Intensification of heatwaves in China in recent decades: Roles of climate modes

Abstract

Modes of climate variability can affect weather extremes, posing intractable challenges to our environment. However, to what extent climate modes can modulate heatwaves in China under a warming background remains poorly understood. Here, we examine the changes in heatwave intensity in seven distinct regions: three East, two middle, and two west regions over China and systematically explore the impacts of climate modes, by analyzing observations and performing model experiments using a Bayesian dynamic linear model and an atmospheric general circulation model (AGCM).

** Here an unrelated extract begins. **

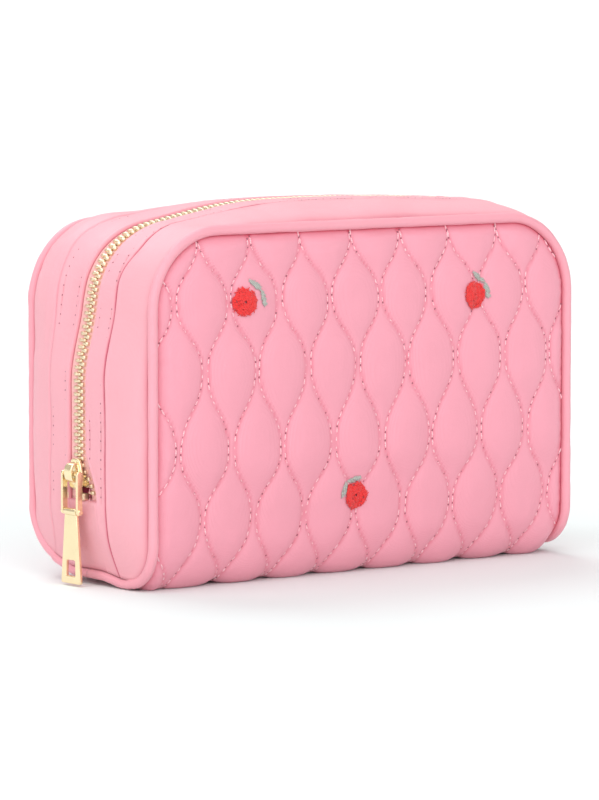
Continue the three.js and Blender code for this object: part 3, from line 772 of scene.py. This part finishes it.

Abrupt increases in heatwave intensity are detected across China during a transition period of 1993–2000, and the intensification remains robust in northern and western China after the warming trend being removed. The combined impacts of the El Niño–Southern Oscillation (ENSO), Atlantic Multidecadal Oscillation (AMO), and Indian Ocean Dipole (IOD) explain 62.35–70.01% of the observed heatwave intensification in East I, Middle I, West I, and West II regions. Decadal changes of atmospheric circulations associated with the negative phase transition of the Interdecadal Pacific Oscillation (IPO), which is highly correlated with the decadal variability of ENSO, combined with the positive phase transition of the AMO around the mid-1990s increase surface air temperature and enhance atmospheric internal variability and climate modes’ impacts, resulting in the abrupt increase of heatwaves in the past two decades. These results highlight the importance of the concurrent phase transitions of decadal climate modes in regulating heatwaves.